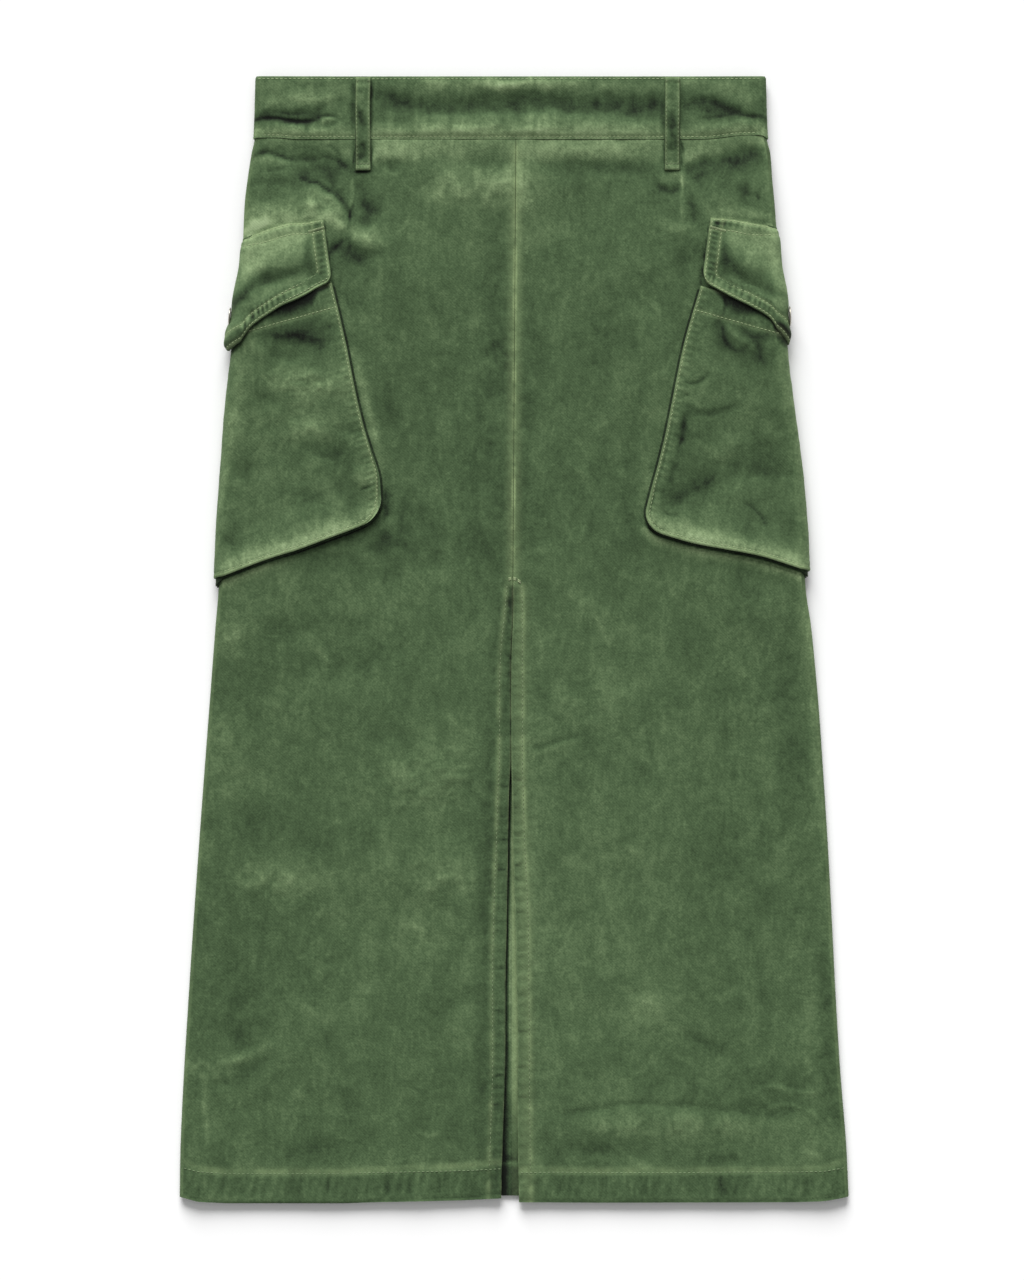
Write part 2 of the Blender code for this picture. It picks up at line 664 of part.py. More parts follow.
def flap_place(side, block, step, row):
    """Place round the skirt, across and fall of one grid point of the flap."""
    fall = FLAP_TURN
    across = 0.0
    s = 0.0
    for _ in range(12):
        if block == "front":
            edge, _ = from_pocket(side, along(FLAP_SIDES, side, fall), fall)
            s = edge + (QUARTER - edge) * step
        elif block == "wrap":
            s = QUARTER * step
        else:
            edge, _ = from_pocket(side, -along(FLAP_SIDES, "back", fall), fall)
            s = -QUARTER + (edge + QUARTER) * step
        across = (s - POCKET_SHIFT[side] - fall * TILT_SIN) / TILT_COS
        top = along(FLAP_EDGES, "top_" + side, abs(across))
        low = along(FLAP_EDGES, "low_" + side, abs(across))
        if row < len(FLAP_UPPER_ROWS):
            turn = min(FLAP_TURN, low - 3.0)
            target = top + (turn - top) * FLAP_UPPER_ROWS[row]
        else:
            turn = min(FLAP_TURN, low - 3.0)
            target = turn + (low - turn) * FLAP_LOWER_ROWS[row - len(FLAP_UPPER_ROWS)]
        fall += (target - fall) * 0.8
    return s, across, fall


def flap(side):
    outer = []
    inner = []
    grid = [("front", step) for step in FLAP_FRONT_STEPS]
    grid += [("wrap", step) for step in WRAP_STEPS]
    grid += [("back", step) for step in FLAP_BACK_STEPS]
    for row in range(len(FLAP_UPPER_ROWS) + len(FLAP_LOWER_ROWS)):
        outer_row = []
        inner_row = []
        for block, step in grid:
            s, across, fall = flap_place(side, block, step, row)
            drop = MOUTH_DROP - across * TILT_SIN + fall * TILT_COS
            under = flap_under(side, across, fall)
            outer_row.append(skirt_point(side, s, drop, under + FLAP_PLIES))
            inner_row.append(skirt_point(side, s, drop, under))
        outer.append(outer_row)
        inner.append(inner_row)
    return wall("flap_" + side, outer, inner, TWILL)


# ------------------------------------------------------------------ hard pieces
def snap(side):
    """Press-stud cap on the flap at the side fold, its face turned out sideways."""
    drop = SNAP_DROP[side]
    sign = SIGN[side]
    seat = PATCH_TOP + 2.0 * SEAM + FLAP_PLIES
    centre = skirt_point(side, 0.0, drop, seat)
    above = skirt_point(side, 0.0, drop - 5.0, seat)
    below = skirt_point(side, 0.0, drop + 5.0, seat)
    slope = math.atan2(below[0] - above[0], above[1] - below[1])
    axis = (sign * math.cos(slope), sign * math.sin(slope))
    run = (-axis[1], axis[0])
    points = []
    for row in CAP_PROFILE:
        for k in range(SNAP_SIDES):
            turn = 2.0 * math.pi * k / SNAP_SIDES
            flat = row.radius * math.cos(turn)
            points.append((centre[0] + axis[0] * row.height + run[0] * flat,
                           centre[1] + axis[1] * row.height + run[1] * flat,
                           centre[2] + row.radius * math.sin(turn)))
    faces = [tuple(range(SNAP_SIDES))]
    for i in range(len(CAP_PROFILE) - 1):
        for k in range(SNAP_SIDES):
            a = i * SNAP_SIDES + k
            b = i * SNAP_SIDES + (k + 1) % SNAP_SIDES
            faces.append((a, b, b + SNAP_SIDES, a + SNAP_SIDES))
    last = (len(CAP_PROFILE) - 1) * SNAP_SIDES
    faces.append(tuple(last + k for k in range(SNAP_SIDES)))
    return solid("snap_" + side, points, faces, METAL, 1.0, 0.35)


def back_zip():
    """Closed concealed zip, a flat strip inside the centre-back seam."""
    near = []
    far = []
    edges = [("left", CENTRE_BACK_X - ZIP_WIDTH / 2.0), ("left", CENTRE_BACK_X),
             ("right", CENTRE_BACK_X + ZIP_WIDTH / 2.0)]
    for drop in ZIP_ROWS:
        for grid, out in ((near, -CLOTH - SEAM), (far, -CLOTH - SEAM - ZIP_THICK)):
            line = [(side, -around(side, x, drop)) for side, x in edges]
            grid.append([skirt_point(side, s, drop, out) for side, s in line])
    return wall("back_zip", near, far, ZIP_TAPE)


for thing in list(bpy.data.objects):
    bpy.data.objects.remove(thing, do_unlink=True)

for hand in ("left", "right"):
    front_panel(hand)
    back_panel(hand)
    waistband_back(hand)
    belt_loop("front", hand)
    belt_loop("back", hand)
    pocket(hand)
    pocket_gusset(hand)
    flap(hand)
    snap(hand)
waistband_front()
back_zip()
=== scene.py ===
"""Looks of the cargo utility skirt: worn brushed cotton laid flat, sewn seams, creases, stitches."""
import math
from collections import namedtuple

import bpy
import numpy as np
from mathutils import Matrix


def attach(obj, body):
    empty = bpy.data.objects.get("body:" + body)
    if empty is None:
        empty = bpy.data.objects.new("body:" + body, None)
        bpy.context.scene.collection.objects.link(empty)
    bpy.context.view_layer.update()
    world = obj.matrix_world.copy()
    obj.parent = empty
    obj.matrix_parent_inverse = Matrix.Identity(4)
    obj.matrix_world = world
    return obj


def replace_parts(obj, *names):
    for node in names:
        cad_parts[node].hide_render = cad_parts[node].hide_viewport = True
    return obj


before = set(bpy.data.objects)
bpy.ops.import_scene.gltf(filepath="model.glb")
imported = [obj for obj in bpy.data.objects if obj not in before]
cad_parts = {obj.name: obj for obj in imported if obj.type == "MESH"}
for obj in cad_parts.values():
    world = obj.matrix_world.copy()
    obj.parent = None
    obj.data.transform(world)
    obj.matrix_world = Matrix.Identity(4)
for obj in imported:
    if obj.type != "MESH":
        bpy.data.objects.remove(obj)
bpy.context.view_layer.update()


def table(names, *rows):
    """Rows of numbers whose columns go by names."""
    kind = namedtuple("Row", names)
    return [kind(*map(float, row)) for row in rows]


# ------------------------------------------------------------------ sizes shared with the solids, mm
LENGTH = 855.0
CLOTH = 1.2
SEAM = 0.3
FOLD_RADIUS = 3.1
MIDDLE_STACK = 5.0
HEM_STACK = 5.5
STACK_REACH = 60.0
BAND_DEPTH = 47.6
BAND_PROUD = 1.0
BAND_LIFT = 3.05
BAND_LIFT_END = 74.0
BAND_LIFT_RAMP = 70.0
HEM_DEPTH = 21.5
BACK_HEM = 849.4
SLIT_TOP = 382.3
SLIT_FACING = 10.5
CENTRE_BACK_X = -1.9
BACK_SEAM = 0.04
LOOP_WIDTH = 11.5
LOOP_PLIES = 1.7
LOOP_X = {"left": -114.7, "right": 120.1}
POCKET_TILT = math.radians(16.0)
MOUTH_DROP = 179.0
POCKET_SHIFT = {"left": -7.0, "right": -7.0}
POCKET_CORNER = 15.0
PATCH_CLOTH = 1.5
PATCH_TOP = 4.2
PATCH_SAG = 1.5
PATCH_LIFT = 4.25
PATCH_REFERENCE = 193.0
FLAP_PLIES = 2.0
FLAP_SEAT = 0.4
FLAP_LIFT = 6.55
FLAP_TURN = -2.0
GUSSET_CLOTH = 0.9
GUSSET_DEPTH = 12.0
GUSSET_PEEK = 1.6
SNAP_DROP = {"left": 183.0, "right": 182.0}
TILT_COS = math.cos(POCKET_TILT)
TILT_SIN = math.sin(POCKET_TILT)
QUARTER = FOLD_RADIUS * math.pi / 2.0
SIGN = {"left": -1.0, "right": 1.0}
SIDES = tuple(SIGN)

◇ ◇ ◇

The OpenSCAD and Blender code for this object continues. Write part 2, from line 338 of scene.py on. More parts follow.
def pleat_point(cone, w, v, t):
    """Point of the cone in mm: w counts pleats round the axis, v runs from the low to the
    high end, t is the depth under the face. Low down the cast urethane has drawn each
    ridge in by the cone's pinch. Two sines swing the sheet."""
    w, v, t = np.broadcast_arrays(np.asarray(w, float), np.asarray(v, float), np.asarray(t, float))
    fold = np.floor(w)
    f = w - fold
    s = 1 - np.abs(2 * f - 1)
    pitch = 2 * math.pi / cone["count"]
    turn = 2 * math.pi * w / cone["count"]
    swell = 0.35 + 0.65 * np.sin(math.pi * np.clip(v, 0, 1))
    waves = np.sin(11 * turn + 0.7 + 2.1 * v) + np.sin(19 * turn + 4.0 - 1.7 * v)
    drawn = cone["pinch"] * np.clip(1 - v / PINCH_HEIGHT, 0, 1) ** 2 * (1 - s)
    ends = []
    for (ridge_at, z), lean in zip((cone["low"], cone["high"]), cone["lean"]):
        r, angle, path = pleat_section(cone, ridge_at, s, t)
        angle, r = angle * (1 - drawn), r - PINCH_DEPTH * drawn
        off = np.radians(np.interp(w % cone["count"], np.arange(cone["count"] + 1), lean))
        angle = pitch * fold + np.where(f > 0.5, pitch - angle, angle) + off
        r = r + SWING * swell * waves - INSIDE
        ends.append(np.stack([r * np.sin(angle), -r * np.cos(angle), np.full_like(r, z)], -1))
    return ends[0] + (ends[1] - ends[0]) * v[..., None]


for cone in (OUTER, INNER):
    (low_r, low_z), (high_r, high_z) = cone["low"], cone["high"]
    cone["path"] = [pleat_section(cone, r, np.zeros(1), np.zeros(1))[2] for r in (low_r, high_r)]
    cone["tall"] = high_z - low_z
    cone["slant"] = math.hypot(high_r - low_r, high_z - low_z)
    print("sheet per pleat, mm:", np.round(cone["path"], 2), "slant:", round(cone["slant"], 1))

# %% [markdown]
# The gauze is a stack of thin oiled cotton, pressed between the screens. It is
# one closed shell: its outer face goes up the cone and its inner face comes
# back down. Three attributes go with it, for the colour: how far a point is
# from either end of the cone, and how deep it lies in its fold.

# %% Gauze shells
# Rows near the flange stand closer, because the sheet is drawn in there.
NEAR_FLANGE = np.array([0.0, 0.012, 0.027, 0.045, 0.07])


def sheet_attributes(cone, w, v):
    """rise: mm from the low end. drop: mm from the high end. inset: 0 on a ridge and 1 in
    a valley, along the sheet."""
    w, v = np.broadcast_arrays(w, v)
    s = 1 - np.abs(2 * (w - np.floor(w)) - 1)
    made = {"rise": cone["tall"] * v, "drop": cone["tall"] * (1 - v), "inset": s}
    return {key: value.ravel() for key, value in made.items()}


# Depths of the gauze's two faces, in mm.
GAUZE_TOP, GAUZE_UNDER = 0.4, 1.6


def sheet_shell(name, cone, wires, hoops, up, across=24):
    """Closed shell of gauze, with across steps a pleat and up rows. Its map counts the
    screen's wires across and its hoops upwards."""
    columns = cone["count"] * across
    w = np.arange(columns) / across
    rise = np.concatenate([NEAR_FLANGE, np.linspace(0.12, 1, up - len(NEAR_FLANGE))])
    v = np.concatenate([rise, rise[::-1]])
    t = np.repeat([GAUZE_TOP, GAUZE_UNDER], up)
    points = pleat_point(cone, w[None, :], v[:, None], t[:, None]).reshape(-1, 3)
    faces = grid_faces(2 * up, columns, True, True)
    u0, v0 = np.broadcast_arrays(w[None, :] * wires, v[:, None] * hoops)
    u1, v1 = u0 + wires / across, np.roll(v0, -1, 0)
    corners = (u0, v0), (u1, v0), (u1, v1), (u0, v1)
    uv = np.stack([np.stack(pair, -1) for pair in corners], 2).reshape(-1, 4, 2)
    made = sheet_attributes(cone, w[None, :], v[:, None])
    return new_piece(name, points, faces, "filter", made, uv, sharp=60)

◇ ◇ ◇

(Directions for this task) Retype the records above, but only those lines that fall between the line containing "Write part 2 of" and the line containing "return s, across, fall", with both of those lines included, exactly as written.

(Reply)
Write part 2 of the Blender code for this picture. It picks up at line 664 of part.py. More parts follow.
def flap_place(side, block, step, row):
    """Place round the skirt, across and fall of one grid point of the flap."""
    fall = FLAP_TURN
    across = 0.0
    s = 0.0
    for _ in range(12):
        if block == "front":
            edge, _ = from_pocket(side, along(FLAP_SIDES, side, fall), fall)
            s = edge + (QUARTER - edge) * step
        elif block == "wrap":
            s = QUARTER * step
        else:
            edge, _ = from_pocket(side, -along(FLAP_SIDES, "back", fall), fall)
            s = -QUARTER + (edge + QUARTER) * step
        across = (s - POCKET_SHIFT[side] - fall * TILT_SIN) / TILT_COS
        top = along(FLAP_EDGES, "top_" + side, abs(across))
        low = along(FLAP_EDGES, "low_" + side, abs(across))
        if row < len(FLAP_UPPER_ROWS):
            turn = min(FLAP_TURN, low - 3.0)
            target = top + (turn - top) * FLAP_UPPER_ROWS[row]
        else:
            turn = min(FLAP_TURN, low - 3.0)
            target = turn + (low - turn) * FLAP_LOWER_ROWS[row - len(FLAP_UPPER_ROWS)]
        fall += (target - fall) * 0.8
    return s, across, fall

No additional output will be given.